병목: a 테이블 풀스캔. 인덱스 또는 파티션 검토 대상입니다.

`loops > 1` 핵심

 Nested Loop  (actual time=0.1..3500 rows=10000 loops=1)
   ->  Seq Scan on a  (actual time=0.05..2.0 rows=10000 loops=1)
   ->  Index Scan on b  (actual time=0.1..0.3 rows=1 loops=10000)
         Index Cond: (a_id = a.id)

내부 노드 Index Scan on b:

actual time=0.1..0.3 — 한 번 실행에 약 0.3ms
loops=10000 — 10000번 호출됨
실질 누적 시간 = 0.3 × 10000 = 3000ms

Nested Loop이 느린 이유입니다. inner 호출이 너무 많을 때는 Hash Join이 더 빠를 수 있다 — 통계 또는 enable_nestloop을 의심.

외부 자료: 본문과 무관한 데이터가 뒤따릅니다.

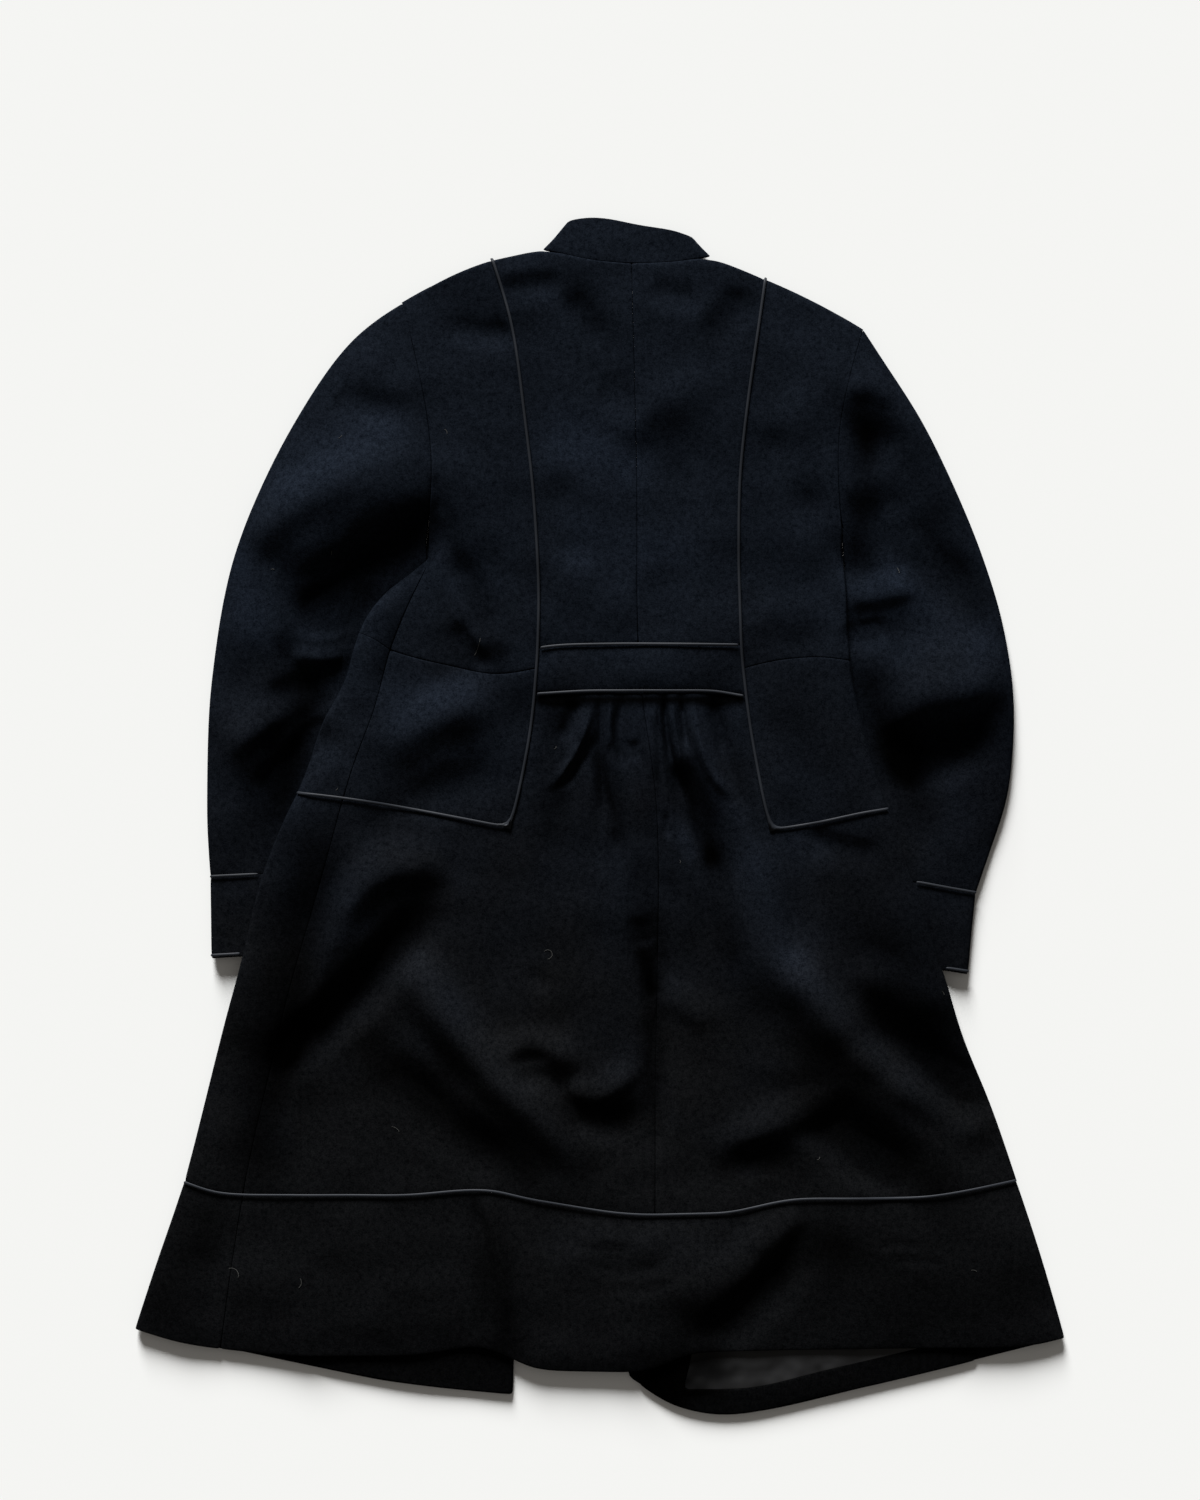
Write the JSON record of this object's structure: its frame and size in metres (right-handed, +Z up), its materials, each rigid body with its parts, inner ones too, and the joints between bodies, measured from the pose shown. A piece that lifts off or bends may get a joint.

`actual rows` vs `rows` 격차

추정 오차는 plan 미스의 1순위 원인입니다.

 Hash Join  (cost=100..200 rows=10) (actual time=5..3500 rows=1000000 loops=1)

추정 10, 실제 1M. 10만 배 오차. 이 노드 위의 옵티마이저 선택은 거의 확실히 잘못됐습니다.

원인 후보:

통계 오래됨 → ANALYZE
조건이 옵티마이저가 추정 못 하는 형태 (예: WHERE col LIKE 'a%b%c%')
컬럼 간 상관관계 → CREATE STATISTICS (5.3)
함수 호출 결과 (WHERE func(col) = X) → 함수 statistics 없음

Buffer 분석

Buffers: shared hit=14000 read=8500 dirtied=12 written=8

항목	의미
`hit`	shared_buffers에서 찾음
`read`	디스크에서 읽음 (OS cache 또는 진짜 디스크)
`dirtied`	페이지를 dirty로 만듦 (UPDATE 등)
`written`	backend가 직접 write — bgwriter 부족 신호

read가 큰 노드는 cold cache 또는 큰 스캔. 같은 쿼리 두 번 실행해 read가 줄어드는지로 hot/cold 판정.

메모리 spill 진단

work_mem(1.4 참고)이 부족하면 정렬·해시가 디스크로 spill됩니다.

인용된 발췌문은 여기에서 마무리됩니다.